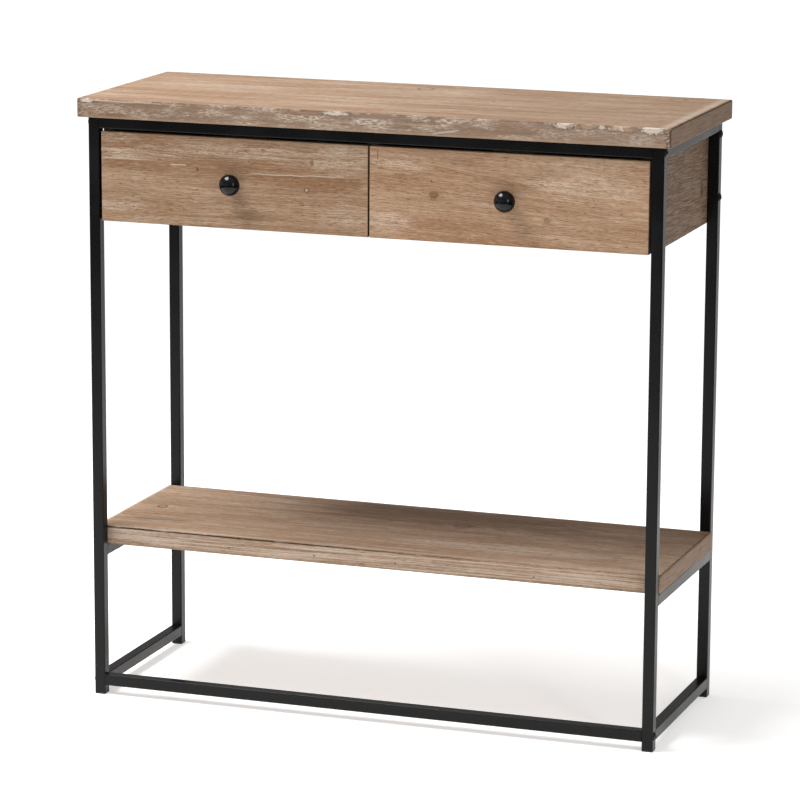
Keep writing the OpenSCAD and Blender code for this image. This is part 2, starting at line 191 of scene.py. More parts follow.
class Timber(Paint):
    """Weathered, washed timber. The solid is cut out of one growth-ring field, so the grain
    runs on from the faces to the arrises and the ends. Places are measured from the centre
    of the board: u along the grain, v across the wide face, w through the board."""

    def __init__(self, name, centre, half, along, face, seed, turn=0.0, heart=(0.0, -0.09),
                 tones=TONE, tone=1.0, cast=NO_CAST, coarse=1.0, knots=()):
        super().__init__(name)
        self.seed, self.tones, self.tone, self.cast = seed, tones, tone, cast
        self.knots = knots
        order = along, 3 - along - face, face
        axes = self.split(self.place)
        self.u, self.v, self.w = (self.sub(axes[a], centre[a]) for a in order)
        self.half = tuple(half[a] for a in order)
        # how far in from the nearest end, edge and wide face
        self.au, self.av, self.aw = (self.sub(h, self.absolute(p))
                                     for h, p in zip(self.half, (self.u, self.v, self.w)))

        # the grain may run slightly off the board's own line
        ct, st = math.cos(turn), math.sin(turn)
        self.gu = self.sum(self.mul(self.u, ct), self.mul(self.v, st))
        self.straight = self.sum(self.mul(self.v, ct), self.mul(self.u, -st))
        # slow wander of the grain, and a push round each knot
        self.sway = self.noise(self.join(self.mul(self.gu, 2.2), self.mul(self.straight, 9.0),
                                         self.sum(self.mul(self.w, 9.0), seed)), 1.0, 3.0, 0.55)
        push = self.drift(self.sway, 0.032)
        for ku, kv, size, _ in knots:
            far = self.ellipse(self.gu, self.straight, (ku, kv, size * 7.0, size * 3.0))
            near = self.math("POWER", math.e, self.mul(far, -1.6))
            push = self.sum(push, self.mul(near, self.sub(self.straight, kv), -0.75))
        self.gv = self.sum(self.straight, push)
        self.ring = self.hypot(self.sub(self.gv, heart[0]), self.sub(self.w, heart[1]))

        self.cloud = self.field(4.2, 30.0, 1.9, 3.0, 0.55)
        self.ribbon = self.field(6.5, 165.0, 20.0, 3.0, 0.62)
        self.band = self.field(1.5, 130.0, 3.1, 4.0, 0.66, on_ring=True)
        self.grain = self.field(8.0 * coarse, 640.0, 7.7, 3.0, 0.6, on_ring=True)
        self.dash = self.field(85.0 * coarse, 1000.0, 4.4, 3.0, 0.65)
        self.patch = self.field(15.0 * coarse, 85.0, 5.3, 5.0, 0.68)
        self.fleck = self.field(110.0 * coarse, 900.0, 9.0, 2.0, 0.5)
        self.fibre = self.field(30.0 * coarse, 1400.0, 0.0, 2.0, 0.6)
        self.tooth = self.field(420.0 * coarse, 1000.0, 12.0, 2.0, 0.6)
        self.rub = self.noise(self.join(self.mul(self.u, 38.0), self.mul(self.v, 38.0),
                                        self.sum(self.mul(self.w, 38.0), seed)), 1.0, 4.0, 0.65)
        self.pores = self.step(self.fleck, 0.37, 0.31)
        self.height = self.sum(self.mul(self.grain, 0.6), self.mul(self.fibre, 0.3),
                               self.mul(self.pores, -0.35))

    def field(self, su, sv, shift, detail=3.0, rough=0.55, on_ring=False):
        """Noise stretched along the grain: su and sv are features per metre."""
        if on_ring:
            place = self.join(self.mul(self.gu, su), self.mul(self.ring, sv), self.seed + shift)
        else:
            place = self.join(self.mul(self.gu, su), self.mul(self.gv, sv),
                              self.sum(self.mul(self.w, sv), self.seed + shift))
        return self.noise(place, 1.0, detail, rough)

    def tint(self, key, k=1.0):
        return tuple(c * self.tone * k * m for c, m in zip(self.tones[key], self.cast))

    def lay(self, shade, *masks):
        """Lays a shade over the colour so far, as strongly as the product of the masks."""
        self.col = self.mix(self.mul(*masks), self.col, shade)

    def sink(self, mask, depth):
        self.height = self.sum(self.height, self.mul(mask, -depth))

    def ground(self, warmth, broad):
        """Growth bands, warm and light clouds, and narrow ribbons of dark and wash."""
        self.col = self.mix(self.step(self.band, 0.30, 0.70), self.tint("mid", 1.12),
                            self.tint("light", 0.98))
        self.lay(self.tint("warm"), self.step(self.cloud, 0.47, 0.64), warmth)
        self.lay(self.tint("light", 1.08), self.step(self.cloud, 0.45, 0.30), 0.45)
        self.lay(self.tint("mid", 0.80), self.step(self.ribbon, 0.47, 0.34), broad)
        self.lay(self.tint("wash", 0.92), self.step(self.ribbon, 0.53, 0.66), broad * 0.8)

    def ledge(self, u1, v1, u2, v2, deep, strength, key):
        """A band of one tone that hangs deep under a line. Returns its mask."""
        slope = (v2 - v1) / (u2 - u1)
        line = self.sum(v1, self.mul(self.sub(self.u, u1), slope))
        rise = self.sum(self.sub(self.v, line), self.drift(self.sway, 0.012))
        mask = self.mul(self.step(rise, 0.0008, -0.0008), self.step(rise, -deep, 0.0),
                        self.step(self.u, u1 - 0.006, u1 + 0.02),
                        self.step(self.u, u2 + 0.006, u2 - 0.03),
                        self.step(self.patch, 0.2, 0.55, 0.6, 1.0))
        self.lay(self.tint(key), mask, strength)
        return mask

    def fine_lines(self, contrast):
        self.lay(self.tint("dark", 1.3), self.step(self.grain, 0.49, 0.36), 0.22 * contrast)
        self.lay(self.tint("wash", 0.95), self.step(self.grain, 0.53, 0.66), 0.18 * contrast)
        self.lay(self.tint("dark", 1.3), self.step(self.dash, 0.47, 0.37), 0.36 * contrast)
        self.lay(self.tint("wash", 0.95), self.step(self.dash, 0.53, 0.63), 0.26 * contrast)
        self.lay(self.tint("dark", 1.2), self.step(self.fibre, 0.46, 0.36), 0.40 * contrast)

    def washed(self, wash, spread, pale, bare):
        """Pale wash that stays in the open grain, thick on the pale spots, thin where bare. On the
        shelf the pale spot is a painted pool of light.
        Returns how much of it there is."""
        where = self.sum(self.mul(self.patch, 0.7), self.mul(self.cloud, -0.3), 0.3)
        where = self.step(where, 0.50, 0.72, 0.0, spread)
        for spot in pale:
            mask = self.step(self.ellipse(self.u, self.v, spot[:4],
                                          self.drift(self.patch, 3.0)), 1.0, 0.0)
            where = self.most(where, self.mul(mask, spot[4]))
        if bare:
            where = self.mul(where, self.step(self.most(*bare), 0.0, 1.0, 1.0, 0.15))
        streak = self.step(self.sum(self.mul(self.grain, 0.35), self.mul(self.dash, 0.35),
                                    self.mul(self.tooth, 0.30)), 0.46, 0.55)
        amount = self.mul(where, self.sum(self.mul(streak, 0.85), 0.15), wash)
        self.lay(self.tint("wash"), amount)
        return amount

    def lime(self, strength):
        """White and dark threads of a limed board."""
        thread = self.field(22.0, 950.0, 31.0, 3.0, 0.70)
        self.lay(self.tint("wash", 1.15), self.step(thread, 0.52, 0.60), strength)
        self.lay(self.tint("dark", 0.9), self.step(thread, 0.46, 0.38), strength)

    def stain(self, spot):
        """A dark patch: staining on most boards, painted shadow of the case on the shelf. spot =
        (u, v, half u, half v, strength).
        """
        ragged = self.drift(self.patch, 2.0)
        self.lay(self.tint("dark", 1.1),
                 self.step(self.ellipse(self.u, self.v, spot[:4], ragged), 1.0, 0.0), spot[4])

    def knot(self, ku, kv, size, strength):
        """Warm halo, swirled core and a dark edge."""
        d = self.ellipse(self.gu, self.straight, (ku, kv, size * 1.5, size),
                         self.drift(self.patch, 1.1))
        self.lay(self.tint("warm", 0.85), self.step(d, 9.0, 0.6), 0.40 * strength)
        swirl = self.math("SINE", self.mul(self.math("SQRT", self.absolute(d)), 9.0))
        core = self.step(d, 1.15, 0.35)
        inner = self.mix(self.step(swirl, -0.6, 0.8), self.tint("dark", 0.8),
                         self.tint("warm", 0.75))
        self.lay(inner, core, 0.80 * strength)
        self.lay(self.tint("dark", 0.6), self.step(d, 1.9, 1.1), self.step(d, 0.5, 1.0),
                 0.6 * strength)
        self.sink(core, 0.5 * strength)

    def mark(self, mu, mv, ru, rv, rim, core, key, k):
        """A small mark: a fill of one tone inside a dark ring."""
        d = self.ellipse(self.u, self.v, (mu, mv, ru, rv), self.drift(self.tooth, 0.9))
        self.lay(self.tint(key, k), self.step(d, 1.1, 0.5), core)
        self.lay(self.tint("dark", 0.5), self.step(d, 1.7, 1.0), self.step(d, 0.35, 0.8), rim)

    def scratch(self, u1, v1, u2, v2, width, strength, shade):
        """A straight scratch, seam or check that thins out at both ends."""
        length = math.hypot(u2 - u1, v2 - v1)
        du, dv = (u2 - u1) / length, (v2 - v1) / length
        pu, pv = self.sub(self.u, u1), self.sub(self.v, v1)
        t = self.sum(self.mul(pu, du), self.mul(pv, dv))
        wander = self.noise(self.join(self.mul(self.u, 40.0), self.seed, 0.0), 1.0, 2.0)
        off = self.absolute(self.sum(self.mul(pu, -dv), self.mul(pv, du),
                                 self.drift(wander, 0.004)))
        mask = self.mul(self.step(off, width, width * 0.25),
                        self.step(t, 0.0, length * 0.15), self.step(t, length, length * 0.85),
                        self.step(self.patch, 0.25, 0.5, 0.45, 1.0))
        self.lay(shade, mask, strength)
        self.sink(mask, 0.5)

    def end_grain(self, strength, k):
        """The ends drink up the staining, and show arcs of the growth rings. On the drawer fronts
        a small k takes them near black: painted shade in the gaps at their ends.
        """
        pith = self.noise(self.join(self.mul(self.v, 420.0), self.mul(self.w, 420.0),
                                    self.seed), 1.0, 3.0, 0.6)
        shade = self.mix(self.step(pith, 0.35, 0.62), self.tint("dark", 1.15 * k),
                         self.tint("mid", 1.05 * k))
        arcs = self.math("SINE", self.mul(self.ring, 2200.0))
        shade = self.mix(self.mul(self.step(arcs, 0.2, 0.9), 0.25), shade, self.tint("dark"))
        self.lay(shade, self.step(self.au, 0.0009, 0.0003), strength)

    def arrises(self, pale, dark, width):
        """Worn arrises: rubbed pale in places and dirty in others."""
        au, av, aw = self.au, self.av, self.aw
        near = self.least(self.most(au, av), self.most(av, aw), self.most(au, aw))
        line = self.step(near, width, width * 0.2)
        self.lay(self.tint("wash", 1.05), line, self.step(self.rub, 0.46, 0.60), pale)
        self.lay(self.tint("dark", 0.7), line, self.step(self.rub, 0.50, 0.38), dark)

    def finish(self, amount):
        rough = self.step(self.sum(self.mul(self.grain, 0.5), self.mul(amount, 0.5)),
                          0.2, 0.9, 0.52, 0.78, smooth=False)
        self.surface(base_color=self.col, roughness=rough, specular_ior_level=0.08,
                     normal=self.bump(self.height, 0.5, 0.0005))
        return self.mat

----

**WHAT YOU HAVE TO DO:**
Return exactly the lines from the beginning of the data above through the one containing "of the board: u", please. Include both end lines and add nothing else.

**ANSWER BELOW:**
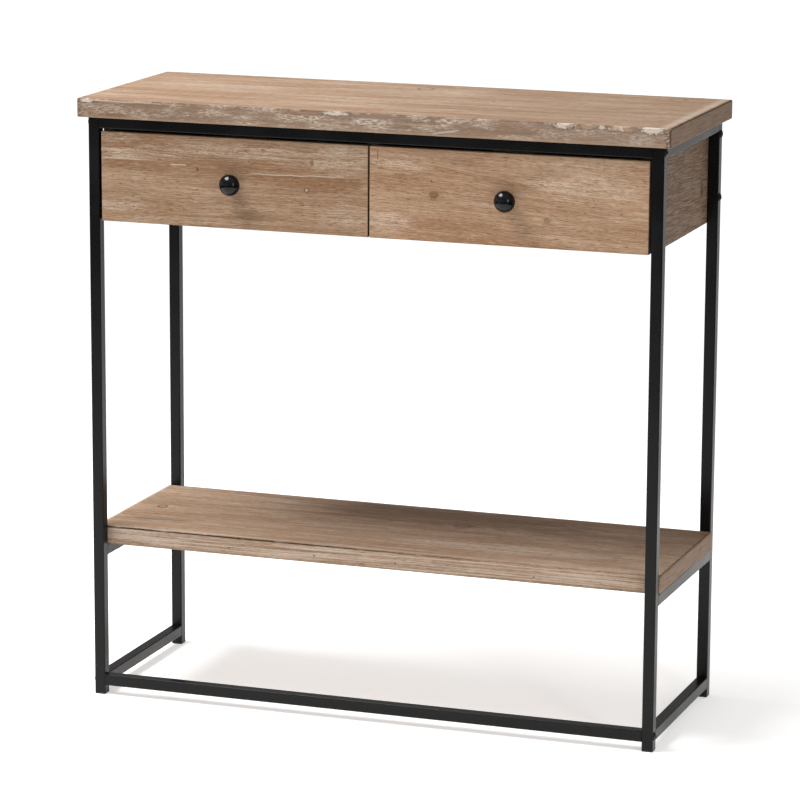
Keep writing the OpenSCAD and Blender code for this image. This is part 2, starting at line 191 of scene.py. More parts follow.
class Timber(Paint):
    """Weathered, washed timber. The solid is cut out of one growth-ring field, so the grain
    runs on from the faces to the arrises and the ends. Places are measured from the centre
    of the board: u along the grain, v across the wide face, w through the board."""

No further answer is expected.